╭─ DATA
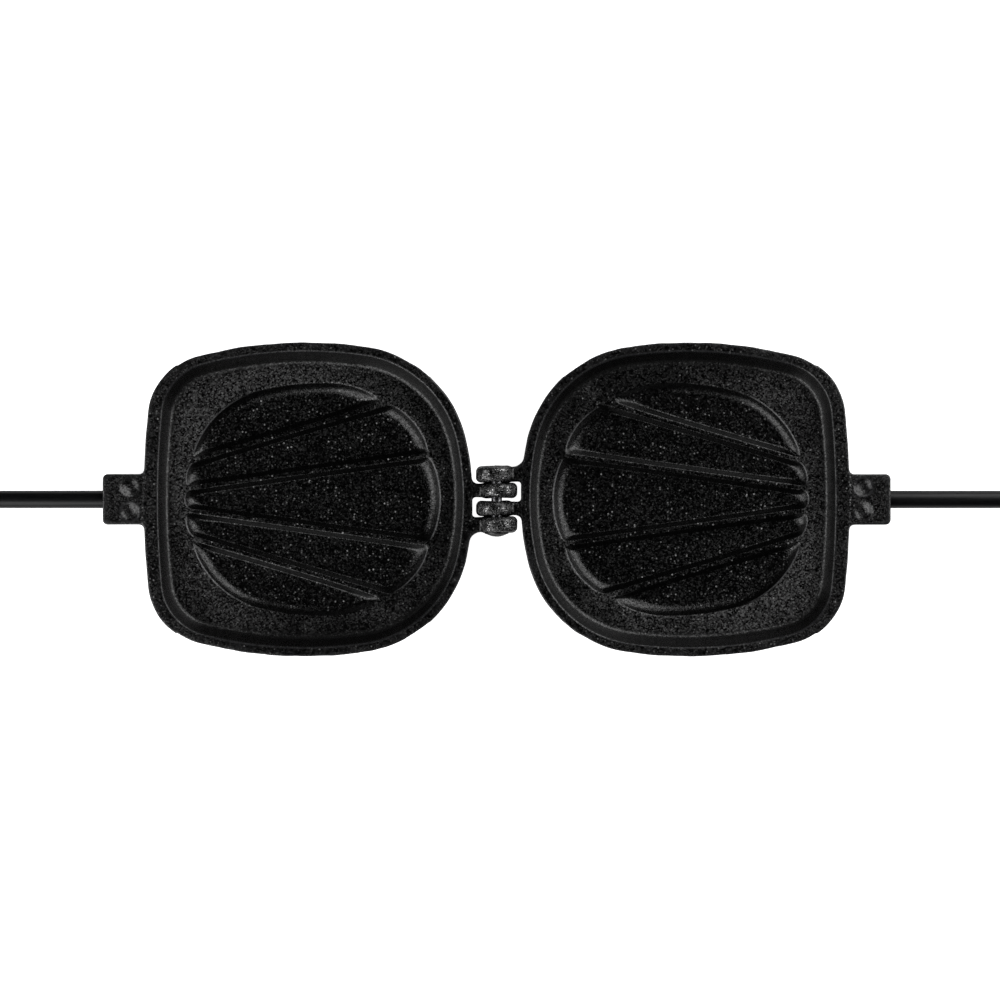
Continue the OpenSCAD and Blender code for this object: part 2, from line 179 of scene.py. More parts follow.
def common(a, b, r):
    return -joined(-a, -b, r)


# The castings

iron = {
    "height": 17.0,            # base to meeting face, mm from here on
    "cavityDepth": 10.0,
    "lobeDepth": 4.2,
    "foot": 3.0,               # how far the shell stands out below the base
    "band": 3.0,               # upright band round the rim
    "draught": 25.0,           # of the outside, degrees
    "cavityWall": (2.6, 1.8),  # how far the cavity's wall leans in at its ends, and more at its sides
    "rimRound": 0.5, "mouthRound": 0.75, "floorRound": 1.9, "baseRound": 6.0,
    # Outline of the rim, from the hinge's axis, and its radii near, long, far, near corner, far corner
    "near": 11.1, "far": 159.1, "halfWidth": 70.9, "widest": 86.2,
    "sides": (129.0, 193.0, 426.0, 54.4, 29.2),
    "rim": (4.2, 4.1, 6.1),    # width of the rim near, long, far
    # The shell's outline, the same nine numbers in a row
    "shell": (26.7, 140.9, 53.0, 77.8, 57.0, 128.0, 75.0, 49.9, 42.2),
    "ribs": ((4.9, 7.9), (16.9, 16.4)),  # from the middle line at the far end, and spread in degrees
    "crest": 1.3,              # width of a rib's top
    "crestDrop": 0.7,          # how far it lies below the floor
    "ribFlank": (1.9, 0.5),    # fall of a lobe's sides and rounding at their foot
    "endFlank": (1.7, 4.2),    # the same at its ends
    "lobeCorner": 1.1,         # plan corners of the lobes
    "lastCorner": 2.6,         # and those at the near ends of the outer ones
    "lobeBulge": 1.3,          # how far a lobe's end bows out
    "lobeBack": 0.3,           # how far its corners stay back from the shell's outline
    "lobeEdge": (0.4, 0.8),    # rounding of the lobes' upper edges, along the ribs and at the ends
    "fingers": ((-7.2, -1.0), (8.0, 14.8)),
    "fingerRound": 2.0,
    "knuckle": 7.9, "knucklePast": 1.1,  # radius, and how far its middle lies past the pin
    "flares": ((11.4, 5.0), (-4.0, 3.0), 1.8),  # fingers' roots: beyond one side, the other, between
    "neckEnd": 30.0,
    "pinHeight": 17.15, "bore": 2.48,
    "tab": (145.0, 178.0, 22.9, 14.0, 2.3),  # start, end, width, thickness, corner
    "tabRoot": 2.8,
    "bump": (165.6, 5.6, 3.9, 1.7),      # along, beside, radius, height
    "rodHeight": 10.0, "rodHole": 4.15, "holeEnd": 163.0,
    # Unevenness left by the sand, each as length, depth and seed of its waves
    "rimWaves": ((9.0, 0.22, 4), (3.5, 0.1, 5)),
    "skinWaves": (8.0, 0.05, 7),
    "hingeWaves": (3.0, 0.2, 9),
    "room": ((-10.2, -72.6, -1.2), (179.6, 72.6, 26.2)),  # box that holds the whole casting
    "step": 0.28,              # lattice the skin is taken from
    "quickStep": 0.8,
    "triangles": 185000,
    "bends": 0.055,            # share of the skin's points, the most bent, that keep all triangles
}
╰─
**SHORT TASK**
In the listing above, reproduce the first line and each one after it through the line that contains "# The castings".

**WORKED SOLUTION**
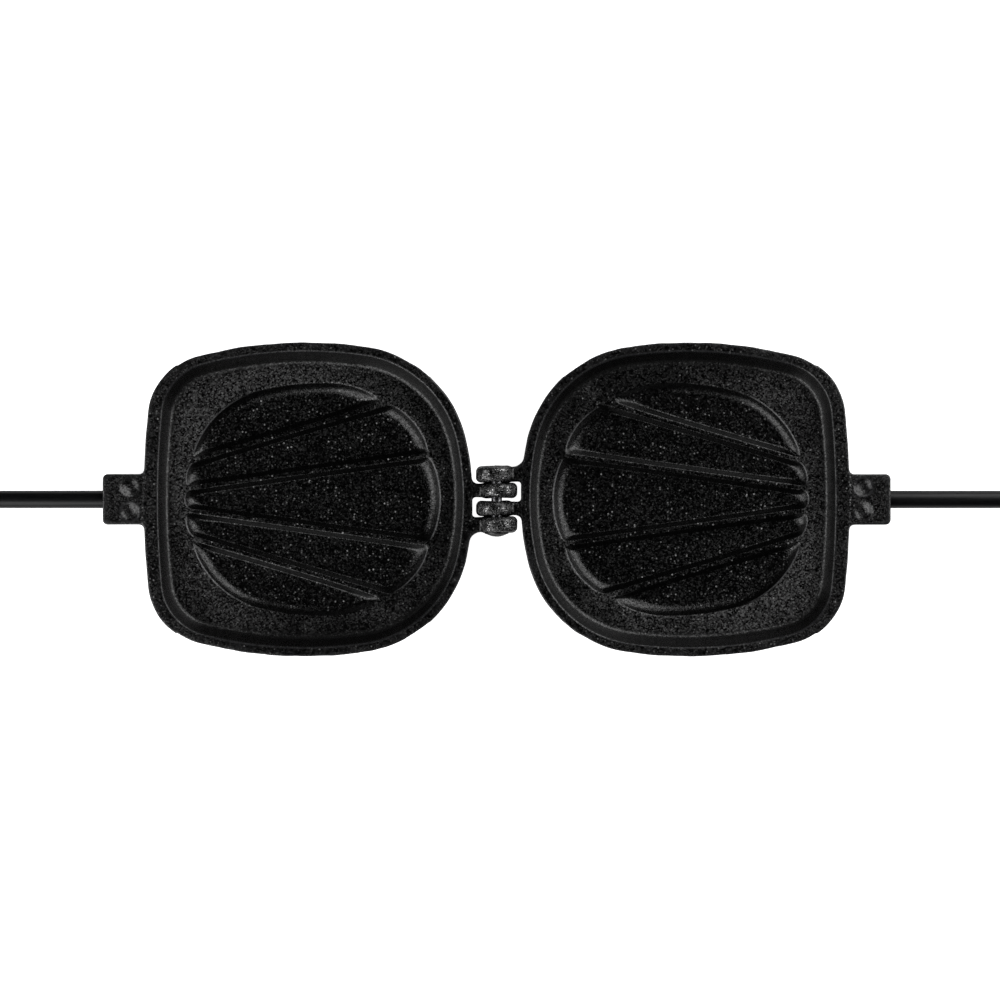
Continue the OpenSCAD and Blender code for this object: part 2, from line 179 of scene.py. More parts follow.
def common(a, b, r):
    return -joined(-a, -b, r)


# The castings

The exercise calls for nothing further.